The complainants also charged the DBP executives administratively, also citing the Administrative Code of 1987, Bangko Sentral ng Pilipinas (BSP) Circular Letter  2010-013 and BSP Circulars 626 and 628.

Named respondents were Board Chairman Jose Nuñez Jr.; Board Vice Chairman Gil Buenaventura; Board Directors Jose Luis Vera, Cecilio Lorenzo, Alberto Aldaba Lim, Lydia Echauz, Reynaldo Geronimo, Vaughn Montes and Daniel Laogan; Executive Vice President Fe Susan Prado; Senior Vice President Fritzie Tangkia-Fabricante; SVP Treasurer and Group Head Mariquita Agena; Senior Assistant Vice President   Rustum Corpuz, head  of the Department of Asset and Liability Management; and SAVP Francis delos Reyes, head of the Local Bond Trading Unit.

Vera is also DBP-ROC vice chairman while Nuñez Jr., Buenaventura, Lorenzo, Lim, Echauz, Geronimo, Montes, Prado and Tangkia-Fabricante are members of DBP-ROC.

“The DBP-COA noted that the ‘strategy’ to shift the GS holdings of DBP from Available-For-Sale to Held-to-Maturity, implemented by the DBP Treasury Trading Group, with FMIC as the only counter-party in the series of buy-and-sell transactions at various dates done within the same day and at the same price, was duly approved by the senior management and board members in the DBP-ROC,” the complainants said.

Based on the complaint, there were 28 GS-AFS sales transactions between DBP and FMIC and 9 “reclassifications” to book the same GS series under the HTM account.

The complainants cited the Management Comments to DBP-COA, saying these showed that the senior management and board members in the DBP-ROC approved the strategy as well as its method of implementation.

“Thus, the Treasury Group engaged the services of FMIC–the willing ‘counter-party’ who effected the ‘reclassification’ via illegal ‘Wash Sale’ transactions resulting in actual government losses of P717.07 million. The DBP-ROC basically transferred the GS holdings from one book to another,” they said.
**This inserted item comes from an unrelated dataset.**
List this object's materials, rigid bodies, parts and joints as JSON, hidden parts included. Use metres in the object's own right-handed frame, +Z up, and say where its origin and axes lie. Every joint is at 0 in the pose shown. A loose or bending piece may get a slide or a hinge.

Also, they alleged that the Treasury Group officers who implemented the “strategy” do not have the required professional licenses as well as qualification standards, competency and experience.

There were other senior management employees of DBP who were also allegedly not qualified for their respective positions, the complainants said, also alleging that these individuals lacked the requisite Civil Service eligibility.

They argued that the sale of the GS holdings of DBP on various dates at a loss to one and the same party, FMIC, violated the SRC.

Section 24.1(a)(i) of the SRC states it unlawful for any person to create a false or misleading appearance of active trading “By effecting any transaction in such security which involved no change in beneficial ownership thereof.”

Prado, Agena and Corpuz Jr., the complainants also alleged, were not registered brokers or dealers with the Securities and Exchange Commission (SEC) thus allegedly violating Sections 28.1 and 28.2, Chapter 8 of the SRC.

“They do not have the required SEC certification to be able to engage in trading of any form of securities,” they further alleged.

When asked if there was anyone who benefited from the allegedly disadvantageous transaction, Francis Romulo Badilla Jr., president of the Association of the DBP Career Officials, told reporters, “We cannot yet establish that because we are asking the Ombudsman to enter to the picture to conduct investigation and to dig deeper kasi alam namin pag may nalugi, may kumita [because one man’s loss is another man’s gain].”